Set exercise — Nothing but the lines from the one with "depsgraph = bpy.context.evaluated_depsgraph_get()" to the final line should be returned, each exactly as it appears.

>> BEGIN Material

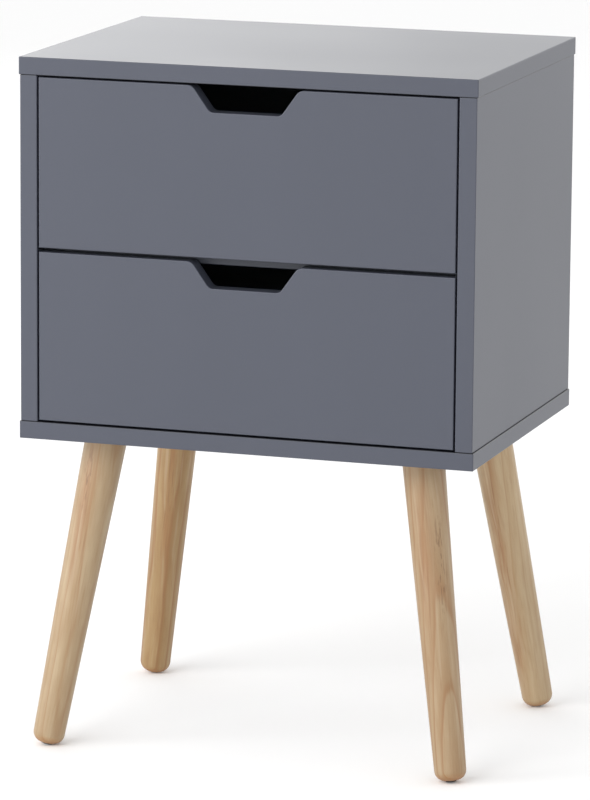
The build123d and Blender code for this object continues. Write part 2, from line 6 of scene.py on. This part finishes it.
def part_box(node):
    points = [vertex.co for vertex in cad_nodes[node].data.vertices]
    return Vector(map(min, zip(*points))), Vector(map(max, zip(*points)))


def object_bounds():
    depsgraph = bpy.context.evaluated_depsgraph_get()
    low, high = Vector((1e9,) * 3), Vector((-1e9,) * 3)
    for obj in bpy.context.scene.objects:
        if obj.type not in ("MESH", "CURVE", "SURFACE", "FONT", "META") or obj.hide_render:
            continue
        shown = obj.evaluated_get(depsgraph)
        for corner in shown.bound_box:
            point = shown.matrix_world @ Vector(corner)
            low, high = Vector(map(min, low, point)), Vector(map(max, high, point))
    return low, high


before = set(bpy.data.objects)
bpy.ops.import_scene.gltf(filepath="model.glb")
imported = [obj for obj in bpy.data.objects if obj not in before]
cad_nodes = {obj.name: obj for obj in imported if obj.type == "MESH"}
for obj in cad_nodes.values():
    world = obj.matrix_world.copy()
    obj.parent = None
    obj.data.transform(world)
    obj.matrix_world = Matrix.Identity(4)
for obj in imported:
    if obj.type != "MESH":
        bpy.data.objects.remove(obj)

>> END Material

The result —
    depsgraph = bpy.context.evaluated_depsgraph_get()
    low, high = Vector((1e9,) * 3), Vector((-1e9,) * 3)
    for obj in bpy.context.scene.objects:
        if obj.type not in ("MESH", "CURVE", "SURFACE", "FONT", "META") or obj.hide_render:
            continue
        shown = obj.evaluated_get(depsgraph)
        for corner in shown.bound_box:
            point = shown.matrix_world @ Vector(corner)
            low, high = Vector(map(min, low, point)), Vector(map(max, high, point))
    return low, high


before = set(bpy.data.objects)
bpy.ops.import_scene.gltf(filepath="model.glb")
imported = [obj for obj in bpy.data.objects if obj not in before]
cad_nodes = {obj.name: obj for obj in imported if obj.type == "MESH"}
for obj in cad_nodes.values():
    world = obj.matrix_world.copy()
    obj.parent = None
    obj.data.transform(world)
    obj.matrix_world = Matrix.Identity(4)
for obj in imported:
    if obj.type != "MESH":
        bpy.data.objects.remove(obj)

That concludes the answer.